Hand-picked cherries are brought to Kibingo washing station where they are sorted and pulped within 6 hours of receiving.
During pulping, cherry is separated into high- and low-grade by density on a 3-disc pulper outfitted with an additional separation disk. After pulping, the coffee is placed in Epoxy-coated, concrete fermentation tanks with epoxy coating. Intenso yeast from Lalcafé is then added to the tanks. The coffee is allowed to ferment in this yeast-inoculated environment for approximately 36 hours.
Kibingo washing station is located just under 1,900 meters above sea level in Northern Burundi with the surrounding hills ranging from 1,700 meters to 1,900 meters. The station has 10 fermentation tanks, two soaking tanks and plenty of drying space with more than 160 raised beds for drying. All in all, the station can process 750,000 kilograms of coffee cherries per day!
At the washing station, farmers can obtain organic fertilizer from composted coffee pulp. To promote farm renovation, producers can get low-cost, subsidized coffee seedlings at the washing station. Kibingo is managed by Greenco who operate 13 washing stations in Burundi focusing on processing high quality coffees and improving producer livelihood and equity through programs and hands-on participation within the community.
The washing station participates in a number of farmer outreach and support projects including a livestock rearing project and a range of Farmer Hub projects centered on strengthening cooperatives and improving plant yields.
This Burundi Kibingo is juicy and delicious, with fruit forward notes and amazing balance of acidity. Finish is caramel and goat cheese. I'm down to the last bag of my first 5lb order, so I ordered another 15lbs so I don't run out anytime soon. Definitely a standout among the beans I have roasted to date!
Thanks for taking time to share your feedback, Daniel! We have been loving that coffee as well. SUPER well-balanced.

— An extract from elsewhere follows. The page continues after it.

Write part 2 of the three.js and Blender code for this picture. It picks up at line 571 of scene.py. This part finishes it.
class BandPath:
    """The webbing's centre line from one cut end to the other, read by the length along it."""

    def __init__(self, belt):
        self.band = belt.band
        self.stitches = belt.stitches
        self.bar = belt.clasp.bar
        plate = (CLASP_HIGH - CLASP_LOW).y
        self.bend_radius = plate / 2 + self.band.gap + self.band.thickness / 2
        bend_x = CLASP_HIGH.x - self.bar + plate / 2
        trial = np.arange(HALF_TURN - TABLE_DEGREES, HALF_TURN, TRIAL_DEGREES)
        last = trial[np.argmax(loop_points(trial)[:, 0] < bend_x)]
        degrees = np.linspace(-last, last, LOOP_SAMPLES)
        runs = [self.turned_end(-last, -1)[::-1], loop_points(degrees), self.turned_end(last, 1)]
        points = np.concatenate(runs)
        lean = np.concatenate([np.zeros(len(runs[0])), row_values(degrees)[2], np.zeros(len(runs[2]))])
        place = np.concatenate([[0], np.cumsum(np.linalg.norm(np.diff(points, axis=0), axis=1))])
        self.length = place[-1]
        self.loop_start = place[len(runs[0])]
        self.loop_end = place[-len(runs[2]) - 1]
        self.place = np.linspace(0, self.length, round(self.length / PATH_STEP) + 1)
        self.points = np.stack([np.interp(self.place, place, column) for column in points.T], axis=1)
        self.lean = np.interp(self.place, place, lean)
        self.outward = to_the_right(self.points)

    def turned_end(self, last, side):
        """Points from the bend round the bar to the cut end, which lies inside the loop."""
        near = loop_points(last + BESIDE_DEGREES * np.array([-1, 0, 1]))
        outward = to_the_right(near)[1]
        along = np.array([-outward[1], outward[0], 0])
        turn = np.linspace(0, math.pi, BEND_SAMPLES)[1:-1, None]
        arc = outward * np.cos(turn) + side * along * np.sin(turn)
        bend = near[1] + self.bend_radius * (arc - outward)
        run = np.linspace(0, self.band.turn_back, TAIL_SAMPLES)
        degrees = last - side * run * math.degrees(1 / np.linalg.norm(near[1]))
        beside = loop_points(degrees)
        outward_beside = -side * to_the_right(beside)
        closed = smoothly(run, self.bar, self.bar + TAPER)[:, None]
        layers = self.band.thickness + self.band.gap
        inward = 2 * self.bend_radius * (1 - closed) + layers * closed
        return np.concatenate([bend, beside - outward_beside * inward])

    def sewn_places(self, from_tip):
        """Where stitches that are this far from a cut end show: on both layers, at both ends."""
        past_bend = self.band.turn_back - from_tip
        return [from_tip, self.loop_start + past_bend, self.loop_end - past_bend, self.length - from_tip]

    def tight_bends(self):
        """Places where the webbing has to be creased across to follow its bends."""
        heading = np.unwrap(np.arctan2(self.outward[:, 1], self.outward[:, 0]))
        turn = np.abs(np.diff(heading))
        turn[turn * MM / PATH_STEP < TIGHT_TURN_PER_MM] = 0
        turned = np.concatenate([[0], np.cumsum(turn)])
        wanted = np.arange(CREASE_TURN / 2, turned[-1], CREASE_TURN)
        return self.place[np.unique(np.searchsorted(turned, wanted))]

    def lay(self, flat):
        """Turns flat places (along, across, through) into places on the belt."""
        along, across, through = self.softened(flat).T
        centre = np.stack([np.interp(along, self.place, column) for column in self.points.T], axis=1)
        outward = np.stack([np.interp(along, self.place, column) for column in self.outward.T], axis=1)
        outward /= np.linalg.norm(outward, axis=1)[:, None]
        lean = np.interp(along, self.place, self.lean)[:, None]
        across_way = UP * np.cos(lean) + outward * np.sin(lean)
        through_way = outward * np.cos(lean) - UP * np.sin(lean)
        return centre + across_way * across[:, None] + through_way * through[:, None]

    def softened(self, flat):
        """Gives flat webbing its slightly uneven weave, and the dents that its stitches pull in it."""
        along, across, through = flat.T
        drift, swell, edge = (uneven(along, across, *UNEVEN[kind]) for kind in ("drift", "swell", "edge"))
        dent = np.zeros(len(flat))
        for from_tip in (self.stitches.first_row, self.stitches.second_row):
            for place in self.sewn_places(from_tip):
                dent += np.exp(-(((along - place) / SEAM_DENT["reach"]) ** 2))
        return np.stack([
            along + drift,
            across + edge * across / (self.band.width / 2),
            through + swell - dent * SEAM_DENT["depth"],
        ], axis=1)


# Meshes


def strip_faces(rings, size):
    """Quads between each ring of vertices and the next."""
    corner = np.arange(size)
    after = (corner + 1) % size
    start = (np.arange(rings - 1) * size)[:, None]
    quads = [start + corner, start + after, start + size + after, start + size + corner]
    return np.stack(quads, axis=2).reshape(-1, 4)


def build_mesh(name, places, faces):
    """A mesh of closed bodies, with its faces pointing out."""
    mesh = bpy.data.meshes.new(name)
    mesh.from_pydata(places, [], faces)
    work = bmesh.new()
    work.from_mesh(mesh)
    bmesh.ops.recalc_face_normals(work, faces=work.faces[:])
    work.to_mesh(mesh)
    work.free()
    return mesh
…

I really feel this coffee will shine more, at least for me, at a darker roast. I am looking forward to going darker on my next roast of it. There was no anaerobic notes to it at all.
My notes based off this roast - https://roast.world/my/roasts/L_5z7_pVrAPLVmm4U9nIn
Not much fragrance or aroma. Tastes good, different. Seems like it might need to go darker or lighter. Not sure if lighter because it seemed to have some vegetable note in it, not that it was bad, just different.

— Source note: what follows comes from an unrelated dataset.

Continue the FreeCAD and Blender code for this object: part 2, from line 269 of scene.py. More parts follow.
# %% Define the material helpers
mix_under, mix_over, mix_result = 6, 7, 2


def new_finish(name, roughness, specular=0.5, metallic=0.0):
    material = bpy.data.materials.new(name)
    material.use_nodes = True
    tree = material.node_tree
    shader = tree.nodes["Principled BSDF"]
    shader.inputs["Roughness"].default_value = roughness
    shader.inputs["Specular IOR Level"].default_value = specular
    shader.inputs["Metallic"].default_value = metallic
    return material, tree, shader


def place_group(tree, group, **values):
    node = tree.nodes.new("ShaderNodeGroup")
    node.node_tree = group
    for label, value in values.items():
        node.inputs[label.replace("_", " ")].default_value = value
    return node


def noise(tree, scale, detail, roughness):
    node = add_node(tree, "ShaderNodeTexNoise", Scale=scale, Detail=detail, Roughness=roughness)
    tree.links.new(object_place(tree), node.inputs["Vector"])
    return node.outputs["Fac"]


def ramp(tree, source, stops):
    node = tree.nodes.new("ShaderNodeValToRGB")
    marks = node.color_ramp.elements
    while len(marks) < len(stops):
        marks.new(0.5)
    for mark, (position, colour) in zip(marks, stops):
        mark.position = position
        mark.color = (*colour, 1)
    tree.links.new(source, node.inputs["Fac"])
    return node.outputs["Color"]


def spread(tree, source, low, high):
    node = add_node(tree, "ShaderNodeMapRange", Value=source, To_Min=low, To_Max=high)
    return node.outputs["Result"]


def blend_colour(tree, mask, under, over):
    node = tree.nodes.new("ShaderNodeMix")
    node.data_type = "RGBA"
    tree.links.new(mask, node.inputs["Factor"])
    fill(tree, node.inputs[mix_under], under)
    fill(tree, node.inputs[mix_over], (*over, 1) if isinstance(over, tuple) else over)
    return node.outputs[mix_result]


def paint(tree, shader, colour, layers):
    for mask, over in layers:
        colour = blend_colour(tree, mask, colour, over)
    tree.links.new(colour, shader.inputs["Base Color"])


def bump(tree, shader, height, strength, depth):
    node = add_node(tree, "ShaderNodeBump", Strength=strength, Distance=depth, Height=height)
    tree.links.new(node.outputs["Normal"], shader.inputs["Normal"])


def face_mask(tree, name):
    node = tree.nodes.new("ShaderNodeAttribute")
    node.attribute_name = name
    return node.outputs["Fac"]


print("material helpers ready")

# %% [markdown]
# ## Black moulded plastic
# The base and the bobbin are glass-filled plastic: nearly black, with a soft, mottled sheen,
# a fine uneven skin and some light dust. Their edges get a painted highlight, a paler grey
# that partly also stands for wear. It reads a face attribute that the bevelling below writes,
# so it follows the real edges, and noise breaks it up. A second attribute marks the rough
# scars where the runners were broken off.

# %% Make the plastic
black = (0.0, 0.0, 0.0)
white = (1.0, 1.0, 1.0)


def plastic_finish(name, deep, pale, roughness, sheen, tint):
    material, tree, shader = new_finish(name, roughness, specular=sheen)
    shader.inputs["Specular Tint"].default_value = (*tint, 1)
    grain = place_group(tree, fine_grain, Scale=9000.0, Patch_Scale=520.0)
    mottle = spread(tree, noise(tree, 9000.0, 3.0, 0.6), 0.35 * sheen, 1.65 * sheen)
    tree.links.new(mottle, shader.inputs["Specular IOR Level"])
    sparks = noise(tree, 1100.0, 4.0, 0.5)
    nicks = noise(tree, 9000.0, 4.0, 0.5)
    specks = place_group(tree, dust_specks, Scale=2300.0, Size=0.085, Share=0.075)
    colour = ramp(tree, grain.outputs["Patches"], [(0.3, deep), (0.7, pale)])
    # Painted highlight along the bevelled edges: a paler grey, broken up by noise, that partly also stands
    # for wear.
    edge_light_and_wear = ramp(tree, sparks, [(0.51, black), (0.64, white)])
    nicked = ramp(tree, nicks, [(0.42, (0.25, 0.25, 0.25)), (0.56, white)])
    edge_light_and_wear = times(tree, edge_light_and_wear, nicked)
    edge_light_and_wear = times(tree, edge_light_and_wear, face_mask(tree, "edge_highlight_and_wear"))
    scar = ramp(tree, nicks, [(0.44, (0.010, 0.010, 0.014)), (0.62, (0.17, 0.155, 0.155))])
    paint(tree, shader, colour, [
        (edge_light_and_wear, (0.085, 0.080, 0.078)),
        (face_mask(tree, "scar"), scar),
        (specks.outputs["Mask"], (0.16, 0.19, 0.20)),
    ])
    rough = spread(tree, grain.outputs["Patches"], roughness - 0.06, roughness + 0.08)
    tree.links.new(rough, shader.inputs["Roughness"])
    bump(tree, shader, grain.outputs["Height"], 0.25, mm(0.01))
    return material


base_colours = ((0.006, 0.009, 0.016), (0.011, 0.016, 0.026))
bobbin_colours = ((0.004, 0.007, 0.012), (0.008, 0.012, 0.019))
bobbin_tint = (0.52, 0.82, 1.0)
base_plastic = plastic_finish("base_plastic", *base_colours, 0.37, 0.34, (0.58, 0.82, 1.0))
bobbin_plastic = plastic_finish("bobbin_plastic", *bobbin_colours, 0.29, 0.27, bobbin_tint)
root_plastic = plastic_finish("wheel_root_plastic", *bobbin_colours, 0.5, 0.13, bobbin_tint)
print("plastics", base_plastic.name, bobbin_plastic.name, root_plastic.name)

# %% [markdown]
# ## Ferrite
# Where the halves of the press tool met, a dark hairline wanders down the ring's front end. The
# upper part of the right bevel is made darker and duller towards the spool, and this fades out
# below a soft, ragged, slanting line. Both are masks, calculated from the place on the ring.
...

A great coffee with a lot of flavor
Jared recommended this as killer washed coffee and he was not exaggerating. I roasted this to city + and it lives up for the tasting notes, especially the sweet black tea aftertaste. Don’t be turned off by the yeast! This isn’t an anaerobic processed kind of coffee. Highly recommend checking it out.
So glad you are enjoying it as much as we do, Jeff! Thanks for sharing your feedback.